Short task: Restate word for word the lines that begin the listing and end with the line holding "obj.parent = None".

Data section:
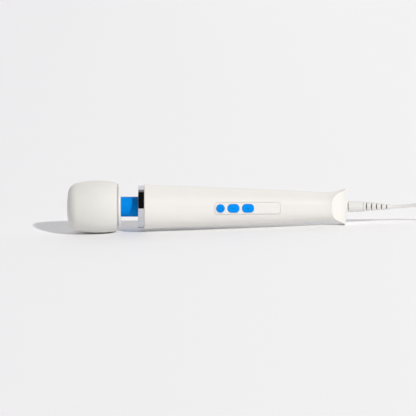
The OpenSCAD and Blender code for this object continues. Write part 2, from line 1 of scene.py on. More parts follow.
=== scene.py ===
"""A handheld wand massager on a pale table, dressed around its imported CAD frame.

Two sets of coordinates are used, both in millimetres. Table coordinates are the CAD's own.
Wand coordinates follow the wand: x runs along it from the head's tip, the buttons face -y,
and z points up the picture.
"""

import json
import math

import bmesh
import bpy
from mathutils import Matrix, Vector


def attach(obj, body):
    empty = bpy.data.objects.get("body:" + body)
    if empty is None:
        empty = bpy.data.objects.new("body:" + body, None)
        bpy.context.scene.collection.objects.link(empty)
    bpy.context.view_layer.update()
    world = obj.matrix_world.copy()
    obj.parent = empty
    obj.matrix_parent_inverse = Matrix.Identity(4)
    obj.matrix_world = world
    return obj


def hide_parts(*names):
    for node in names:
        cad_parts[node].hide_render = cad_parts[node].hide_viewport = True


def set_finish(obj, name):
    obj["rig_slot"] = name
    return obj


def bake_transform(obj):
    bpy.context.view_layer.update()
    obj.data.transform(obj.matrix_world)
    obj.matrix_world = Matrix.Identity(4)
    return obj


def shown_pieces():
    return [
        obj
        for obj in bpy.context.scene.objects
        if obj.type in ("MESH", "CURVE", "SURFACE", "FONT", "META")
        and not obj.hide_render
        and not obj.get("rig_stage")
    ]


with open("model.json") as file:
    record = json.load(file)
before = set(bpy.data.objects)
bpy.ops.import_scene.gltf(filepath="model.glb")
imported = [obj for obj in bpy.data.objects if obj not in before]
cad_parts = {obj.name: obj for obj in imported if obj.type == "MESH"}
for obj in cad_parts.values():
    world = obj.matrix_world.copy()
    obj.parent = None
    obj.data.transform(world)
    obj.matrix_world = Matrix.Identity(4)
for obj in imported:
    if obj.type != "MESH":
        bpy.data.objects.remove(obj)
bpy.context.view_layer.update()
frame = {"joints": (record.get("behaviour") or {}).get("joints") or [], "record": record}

MM = 0.001
JOINTS = {j["name"]: j for j in frame["joints"]}
SLOT_OF = {s["node"]: s["material_slot"] for s in frame["record"]["subparts"]}

# ---- The wand's own coordinates, from the model's joints ----

PIVOT_X = 72.0
AXIS = Vector(JOINTS["motor_spin"]["axis"]).normalized()
BACK = Vector(JOINTS["power_press"]["axis"]).normalized()
UP = AXIS.cross(BACK).normalized()
TIP = Vector(JOINTS["neck_bend_up"]["pos_m"]) - AXIS * PIVOT_X * MM
WAND = Matrix.Translation(TIP) @ Matrix((AXIS, BACK, UP)).transposed().to_4x4() @ Matrix.Scale(MM, 4)
TABLE = Matrix.Scale(MM, 4)


def on_axis(x):
    """A point of the wand's axis, in table coordinates, in millimetres."""
    return (WAND @ Vector((x, 0, 0))) / MM


# ---- Sizes of the wand, in millimetres, as in the CAD ----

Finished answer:
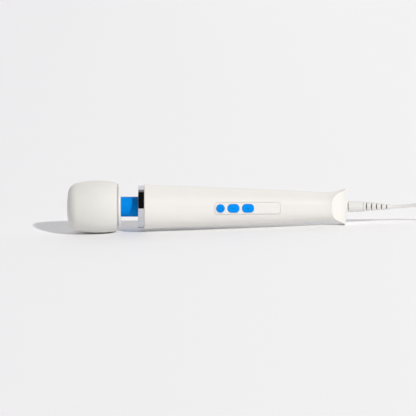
The OpenSCAD and Blender code for this object continues. Write part 2, from line 1 of scene.py on. More parts follow.
=== scene.py ===
"""A handheld wand massager on a pale table, dressed around its imported CAD frame.

Two sets of coordinates are used, both in millimetres. Table coordinates are the CAD's own.
Wand coordinates follow the wand: x runs along it from the head's tip, the buttons face -y,
and z points up the picture.
"""

import json
import math

import bmesh
import bpy
from mathutils import Matrix, Vector


def attach(obj, body):
    empty = bpy.data.objects.get("body:" + body)
    if empty is None:
        empty = bpy.data.objects.new("body:" + body, None)
        bpy.context.scene.collection.objects.link(empty)
    bpy.context.view_layer.update()
    world = obj.matrix_world.copy()
    obj.parent = empty
    obj.matrix_parent_inverse = Matrix.Identity(4)
    obj.matrix_world = world
    return obj


def hide_parts(*names):
    for node in names:
        cad_parts[node].hide_render = cad_parts[node].hide_viewport = True


def set_finish(obj, name):
    obj["rig_slot"] = name
    return obj


def bake_transform(obj):
    bpy.context.view_layer.update()
    obj.data.transform(obj.matrix_world)
    obj.matrix_world = Matrix.Identity(4)
    return obj


def shown_pieces():
    return [
        obj
        for obj in bpy.context.scene.objects
        if obj.type in ("MESH", "CURVE", "SURFACE", "FONT", "META")
        and not obj.hide_render
        and not obj.get("rig_stage")
    ]


with open("model.json") as file:
    record = json.load(file)
before = set(bpy.data.objects)
bpy.ops.import_scene.gltf(filepath="model.glb")
imported = [obj for obj in bpy.data.objects if obj not in before]
cad_parts = {obj.name: obj for obj in imported if obj.type == "MESH"}
for obj in cad_parts.values():
    world = obj.matrix_world.copy()
    obj.parent = None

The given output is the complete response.